[Part of a data file]
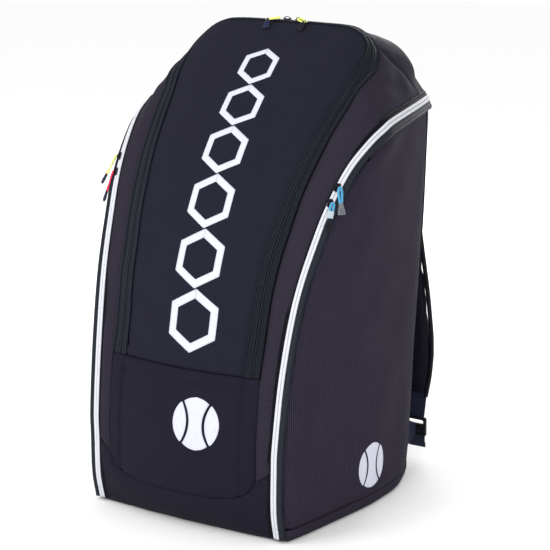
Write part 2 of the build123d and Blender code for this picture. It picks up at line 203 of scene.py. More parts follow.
def skin(name, grid, thick, outward=None):
    """A closed sheet: the grid is its outer face and its inner face lies thick below."""
    rows, cols = grid.shape[:2]
    n = normals(grid)
    if outward is not None and (n.reshape(-1, 3) @ np.array(outward, float)).mean() < 0:
        raise ValueError(f"{name} faces inwards")
    x, y = lengths(grid)
    under = grid - n * thick
    verts = np.concatenate([grid.reshape(-1, 3), under.reshape(-1, 3)])
    flat = np.stack([x, y, np.zeros_like(x)], 2).reshape(-1, 3)
    lie = np.concatenate([flat, flat])
    ids = np.arange(rows * cols).reshape(rows, cols)
    low = ids + rows * cols
    faces = []
    for r in range(rows - 1):
        for c in range(cols - 1):
            faces.append((ids[r, c], ids[r, c + 1], ids[r + 1, c + 1], ids[r + 1, c]))
            faces.append((low[r, c], low[r + 1, c], low[r + 1, c + 1], low[r, c + 1]))
    rim = (
        [ids[0, c] for c in range(cols)]
        + [ids[r, -1] for r in range(1, rows)]
        + [ids[-1, c] for c in range(cols - 2, -1, -1)]
        + [ids[r, 0] for r in range(rows - 2, 0, -1)]
    )
    for a, b in zip(rim, rim[1:] + rim[:1]):
        faces.append((a, a + rows * cols, b + rows * cols, b))
    return add_mesh(name, verts, [tuple(int(i) for i in f) for f in faces], lie)


def tube(name, rings):
    """A closed skin over rings of points, one after another."""
    rings = np.array(rings, float)
    count, size = rings.shape[:2]
    around = np.linalg.norm(np.diff(rings, axis=1, append=rings[:, :1]), axis=2)
    x = np.cumsum(around, 1) - around
    y = np.r_[0, np.cumsum(np.linalg.norm(np.diff(rings.mean(1), axis=0), axis=1))]
    lie = np.stack([x, np.repeat(y[:, None], size, 1), np.zeros_like(x)], 2)
    faces = []
    for r in range(count - 1):
        for c in range(size):
            d = (c + 1) % size
            faces.append((r * size + c, r * size + d, (r + 1) * size + d, (r + 1) * size + c))
    faces.append(tuple(range(size - 1, -1, -1)))
    faces.append(tuple(range((count - 1) * size, count * size)))
    return add_mesh(name, rings.reshape(-1, 3), faces, lie.reshape(-1, 3))


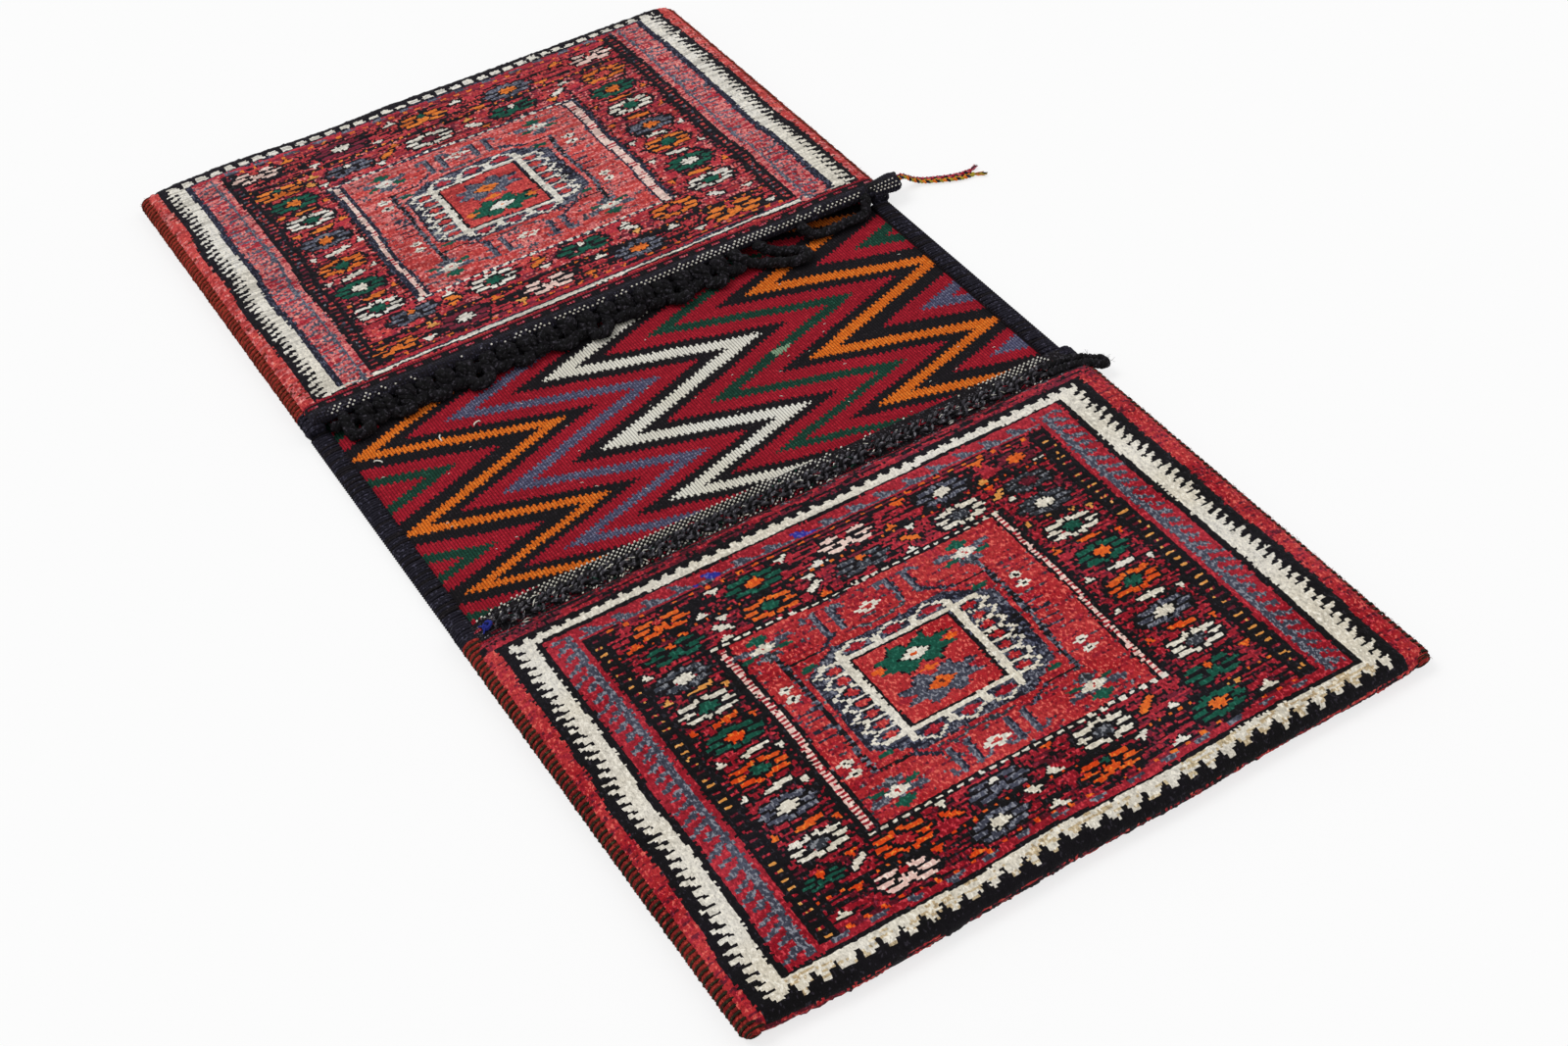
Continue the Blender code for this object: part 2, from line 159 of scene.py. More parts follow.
class NodeSheet:
    """A short hand for laying out the nodes of one material."""

    def __init__(self, name: str) -> None:
        """Start a material that holds a Principled shader and its output.

        Args:
            name: The name of the material.
        """
        self.material = bpy.data.materials.new(name)
        self.material.use_nodes = True
        self.tree = self.material.node_tree
        self.shader = self.tree.nodes["Principled BSDF"]
        self.place = self.add("ShaderNodeTexCoord").outputs["Object"]

    def add(self, kind: str, **settings: object) -> bpy.types.Node:
        """Add a node.

        Args:
            kind: Blender's own name of the node type.
            **settings: Properties to set on the node.

        Returns:
            The new node.
        """
        node = self.tree.nodes.new(kind)
        for key, value in settings.items():
            setattr(node, key, value)
        return node

    def link(self, source: Socket, target: Socket) -> None:
        """Join two sockets."""
        self.tree.links.new(source, target)

    def noise(self, scale: Point, detail: float = 2.0, roughness: float = 0.5) -> Socket:
        """Noise over the object's own place, with its own scale on each axis.

        Args:
            scale: How many times a metre is divided along X, Y and Z.
            detail: How many finer layers the noise has.
            roughness: How strong the finer layers are.

        Returns:
            The noise, from 0 to 1.
        """
        stretch = self.add("ShaderNodeMapping")
        stretch.inputs["Scale"].default_value = scale
        self.link(self.place, stretch.inputs["Vector"])
        noise = self.add("ShaderNodeTexNoise")
        noise.inputs["Scale"].default_value = 1.0
        noise.inputs["Detail"].default_value = detail
        noise.inputs["Roughness"].default_value = roughness
        self.link(stretch.outputs["Vector"], noise.inputs["Vector"])
        return noise.outputs["Fac"]

    def spread(
        self, value: Socket, low: float, high: float, to_low: float = 0.0, to_high: float = 1.0
    ) -> Socket:
        """Stretch a range of values onto another one, clamped.

        Args:
            value: The value to read.
            low: The value that becomes to_low.
            high: The value that becomes to_high.
            to_low: The lowest result.
            to_high: The highest result.

        Returns:
            The stretched value.
        """
        node = self.add("ShaderNodeMapRange")
        self.link(value, node.inputs["Value"])
        for name, number in (("From Min", low), ("From Max", high), ("To Min", to_low), ("To Max", to_high)):
            node.inputs[name].default_value = number
        return node.outputs["Result"]

    def blend(
        self, share: Socket, first: Rgb | Socket, second: Rgb | Socket
    ) -> Socket:
        """Blend two colours.

        Args:
            share: How much of the second colour shows.
            first: A colour, or a socket that gives one.
            second: A colour, or a socket that gives one.

        Returns:
            The blended colour.
        """
        node = self.add("ShaderNodeMix", data_type="RGBA")
        self.link(share, node.inputs["Factor"])
        for socket, colour in ((node.inputs[6], first), (node.inputs[7], second)):
            if isinstance(colour, Socket):
                self.link(colour, socket)
            else:
                socket.default_value = (*colour, 1.0)
        return node.outputs[2]

    def times(self, first: Socket, second: Socket | float) -> Socket:
        """Multiply a value by another value or by a number."""
        node = self.add("ShaderNodeMath", operation="MULTIPLY")
        self.link(first, node.inputs[0])
        if isinstance(second, float):
            node.inputs[1].default_value = second
        else:
            self.link(second, node.inputs[1])
        return node.outputs[0]

    def bump(self, height: Socket, strength: float, depth: float) -> None:
        """Roughen the surface by a height.

        Args:
            height: The height to follow.
            strength: How much of the bump shows, from 0 to 1.
            depth: The height of the bump in metres.
        """
        node = self.add("ShaderNodeBump")
        node.inputs["Strength"].default_value = strength
        node.inputs["Distance"].default_value = depth
        self.link(height, node.inputs["Height"])
        self.link(node.outputs["Normal"], self.shader.inputs["Normal"])


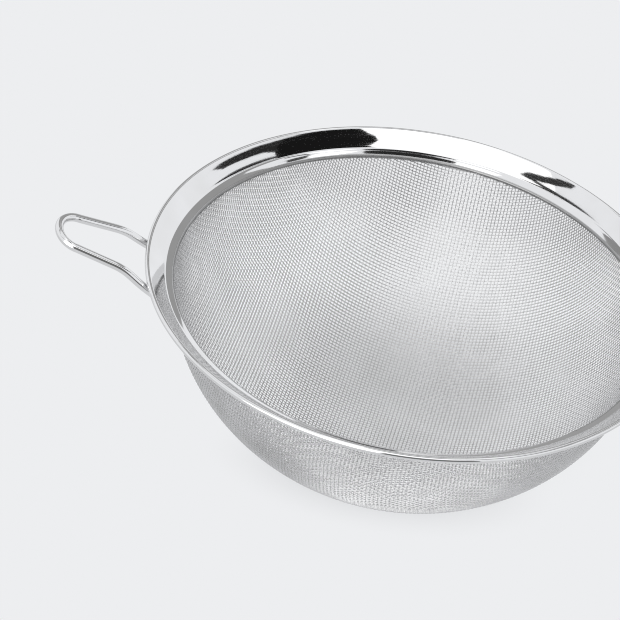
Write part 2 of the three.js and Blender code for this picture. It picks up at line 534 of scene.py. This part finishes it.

*Description of the task*
Quote all of the entries exactly as they appear.

*Response*
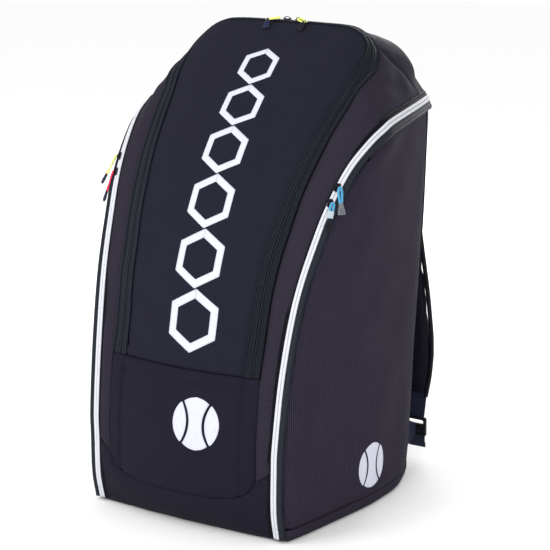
Write part 2 of the build123d and Blender code for this picture. It picks up at line 203 of scene.py. More parts follow.
def skin(name, grid, thick, outward=None):
    """A closed sheet: the grid is its outer face and its inner face lies thick below."""
    rows, cols = grid.shape[:2]
    n = normals(grid)
    if outward is not None and (n.reshape(-1, 3) @ np.array(outward, float)).mean() < 0:
        raise ValueError(f"{name} faces inwards")
    x, y = lengths(grid)
    under = grid - n * thick
    verts = np.concatenate([grid.reshape(-1, 3), under.reshape(-1, 3)])
    flat = np.stack([x, y, np.zeros_like(x)], 2).reshape(-1, 3)
    lie = np.concatenate([flat, flat])
    ids = np.arange(rows * cols).reshape(rows, cols)
    low = ids + rows * cols
    faces = []
    for r in range(rows - 1):
        for c in range(cols - 1):
            faces.append((ids[r, c], ids[r, c + 1], ids[r + 1, c + 1], ids[r + 1, c]))
            faces.append((low[r, c], low[r + 1, c], low[r + 1, c + 1], low[r, c + 1]))
    rim = (
        [ids[0, c] for c in range(cols)]
        + [ids[r, -1] for r in range(1, rows)]
        + [ids[-1, c] for c in range(cols - 2, -1, -1)]
        + [ids[r, 0] for r in range(rows - 2, 0, -1)]
    )
    for a, b in zip(rim, rim[1:] + rim[:1]):
        faces.append((a, a + rows * cols, b + rows * cols, b))
    return add_mesh(name, verts, [tuple(int(i) for i in f) for f in faces], lie)


def tube(name, rings):
    """A closed skin over rings of points, one after another."""
    rings = np.array(rings, float)
    count, size = rings.shape[:2]
    around = np.linalg.norm(np.diff(rings, axis=1, append=rings[:, :1]), axis=2)
    x = np.cumsum(around, 1) - around
    y = np.r_[0, np.cumsum(np.linalg.norm(np.diff(rings.mean(1), axis=0), axis=1))]
    lie = np.stack([x, np.repeat(y[:, None], size, 1), np.zeros_like(x)], 2)
    faces = []
    for r in range(count - 1):
        for c in range(size):
            d = (c + 1) % size
            faces.append((r * size + c, r * size + d, (r + 1) * size + d, (r + 1) * size + c))
    faces.append(tuple(range(size - 1, -1, -1)))
    faces.append(tuple(range((count - 1) * size, count * size)))
    return add_mesh(name, rings.reshape(-1, 3), faces, lie.reshape(-1, 3))


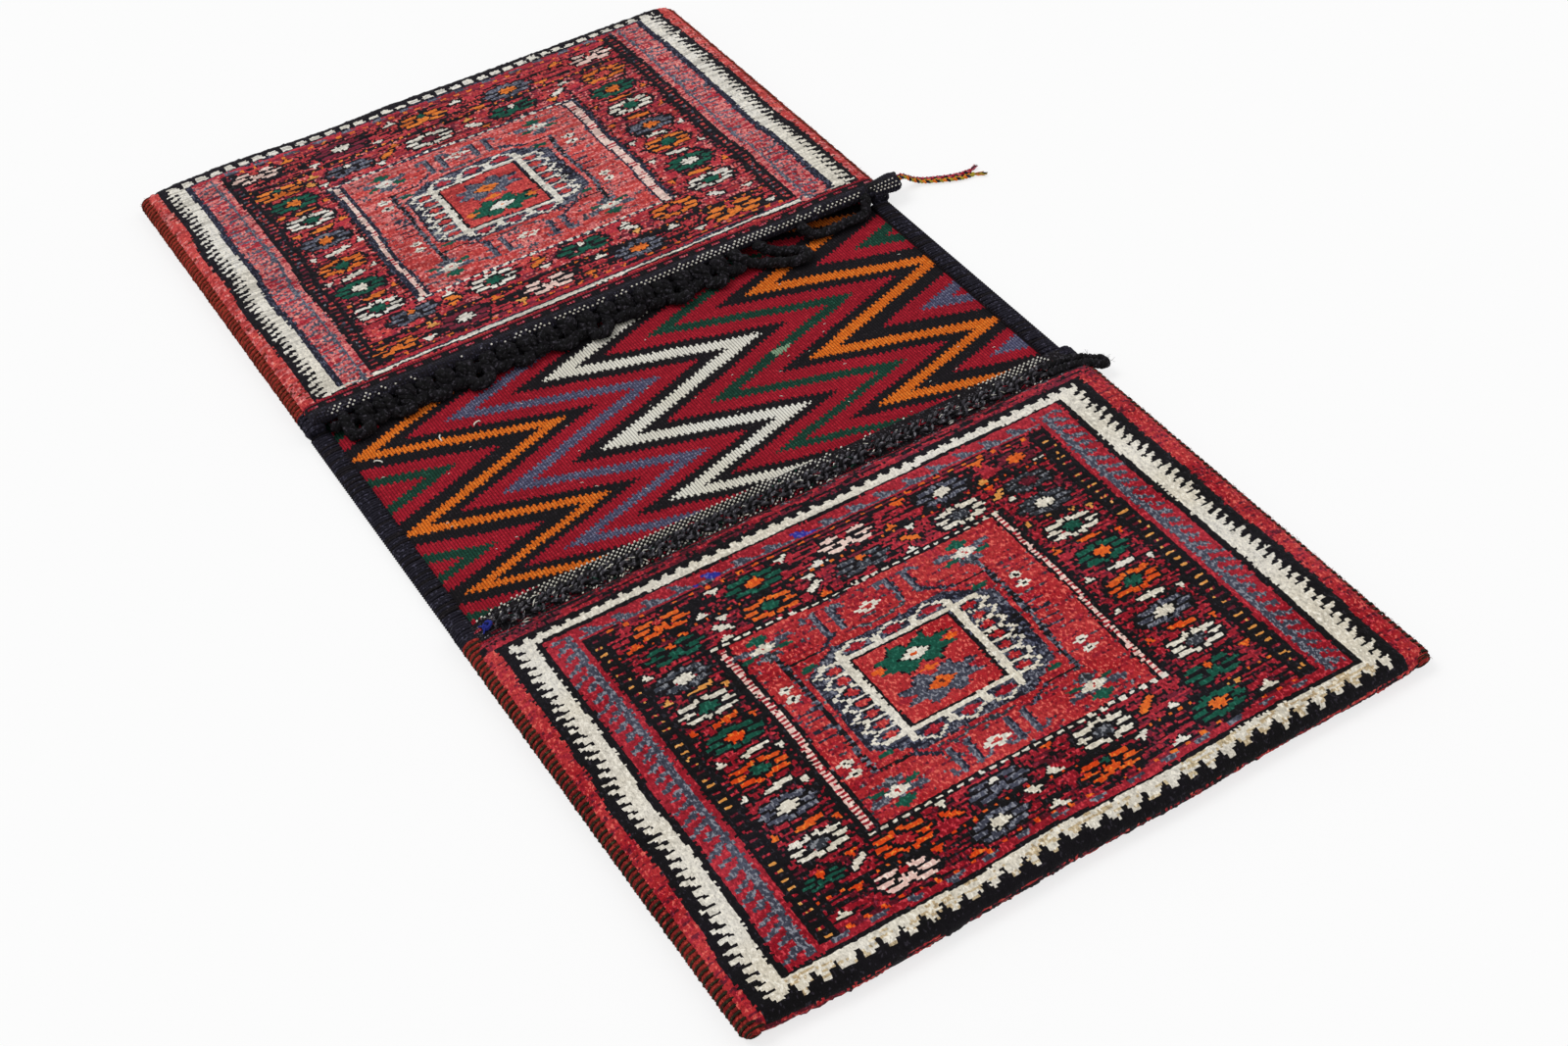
Continue the Blender code for this object: part 2, from line 159 of scene.py. More parts follow.
class NodeSheet:
    """A short hand for laying out the nodes of one material."""

    def __init__(self, name: str) -> None:
        """Start a material that holds a Principled shader and its output.

        Args:
            name: The name of the material.
        """
        self.material = bpy.data.materials.new(name)
        self.material.use_nodes = True
        self.tree = self.material.node_tree
        self.shader = self.tree.nodes["Principled BSDF"]
        self.place = self.add("ShaderNodeTexCoord").outputs["Object"]

    def add(self, kind: str, **settings: object) -> bpy.types.Node:
        """Add a node.

        Args:
            kind: Blender's own name of the node type.
            **settings: Properties to set on the node.

        Returns:
            The new node.
        """
        node = self.tree.nodes.new(kind)
        for key, value in settings.items():
            setattr(node, key, value)
        return node

    def link(self, source: Socket, target: Socket) -> None:
        """Join two sockets."""
        self.tree.links.new(source, target)

    def noise(self, scale: Point, detail: float = 2.0, roughness: float = 0.5) -> Socket:
        """Noise over the object's own place, with its own scale on each axis.

        Args:
            scale: How many times a metre is divided along X, Y and Z.
            detail: How many finer layers the noise has.
            roughness: How strong the finer layers are.

        Returns:
            The noise, from 0 to 1.
        """
        stretch = self.add("ShaderNodeMapping")
        stretch.inputs["Scale"].default_value = scale
        self.link(self.place, stretch.inputs["Vector"])
        noise = self.add("ShaderNodeTexNoise")
        noise.inputs["Scale"].default_value = 1.0
        noise.inputs["Detail"].default_value = detail
        noise.inputs["Roughness"].default_value = roughness
        self.link(stretch.outputs["Vector"], noise.inputs["Vector"])
        return noise.outputs["Fac"]

    def spread(
        self, value: Socket, low: float, high: float, to_low: float = 0.0, to_high: float = 1.0
    ) -> Socket:
        """Stretch a range of values onto another one, clamped.

        Args:
            value: The value to read.
            low: The value that becomes to_low.
            high: The value that becomes to_high.
            to_low: The lowest result.
            to_high: The highest result.

        Returns:
            The stretched value.
        """
        node = self.add("ShaderNodeMapRange")
        self.link(value, node.inputs["Value"])
        for name, number in (("From Min", low), ("From Max", high), ("To Min", to_low), ("To Max", to_high)):
            node.inputs[name].default_value = number
        return node.outputs["Result"]

    def blend(
        self, share: Socket, first: Rgb | Socket, second: Rgb | Socket
    ) -> Socket:
        """Blend two colours.

        Args:
            share: How much of the second colour shows.
            first: A colour, or a socket that gives one.
            second: A colour, or a socket that gives one.

        Returns:
            The blended colour.
        """
        node = self.add("ShaderNodeMix", data_type="RGBA")
        self.link(share, node.inputs["Factor"])
        for socket, colour in ((node.inputs[6], first), (node.inputs[7], second)):
            if isinstance(colour, Socket):
                self.link(colour, socket)
            else:
                socket.default_value = (*colour, 1.0)
        return node.outputs[2]

    def times(self, first: Socket, second: Socket | float) -> Socket:
        """Multiply a value by another value or by a number."""
        node = self.add("ShaderNodeMath", operation="MULTIPLY")
        self.link(first, node.inputs[0])
        if isinstance(second, float):
            node.inputs[1].default_value = second
        else:
            self.link(second, node.inputs[1])
        return node.outputs[0]

    def bump(self, height: Socket, strength: float, depth: float) -> None:
        """Roughen the surface by a height.

        Args:
            height: The height to follow.
            strength: How much of the bump shows, from 0 to 1.
            depth: The height of the bump in metres.
        """
        node = self.add("ShaderNodeBump")
        node.inputs["Strength"].default_value = strength
        node.inputs["Distance"].default_value = depth
        self.link(height, node.inputs["Height"])
        self.link(node.outputs["Normal"], self.shader.inputs["Normal"])


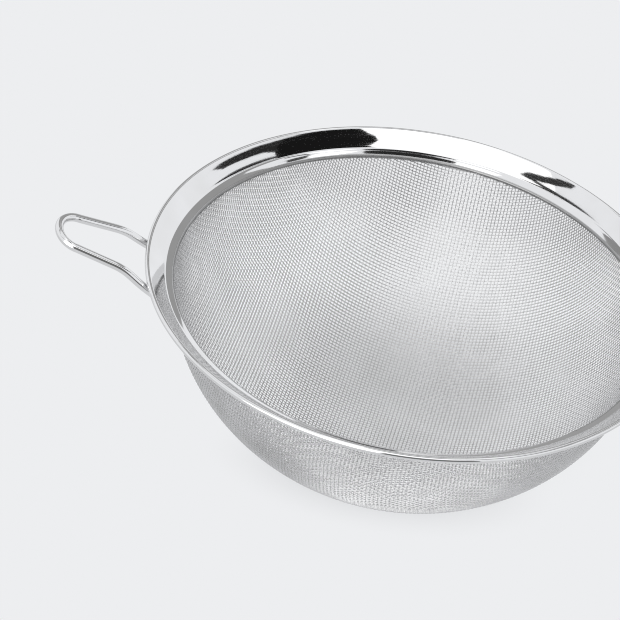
Write part 2 of the three.js and Blender code for this picture. It picks up at line 534 of scene.py. This part finishes it.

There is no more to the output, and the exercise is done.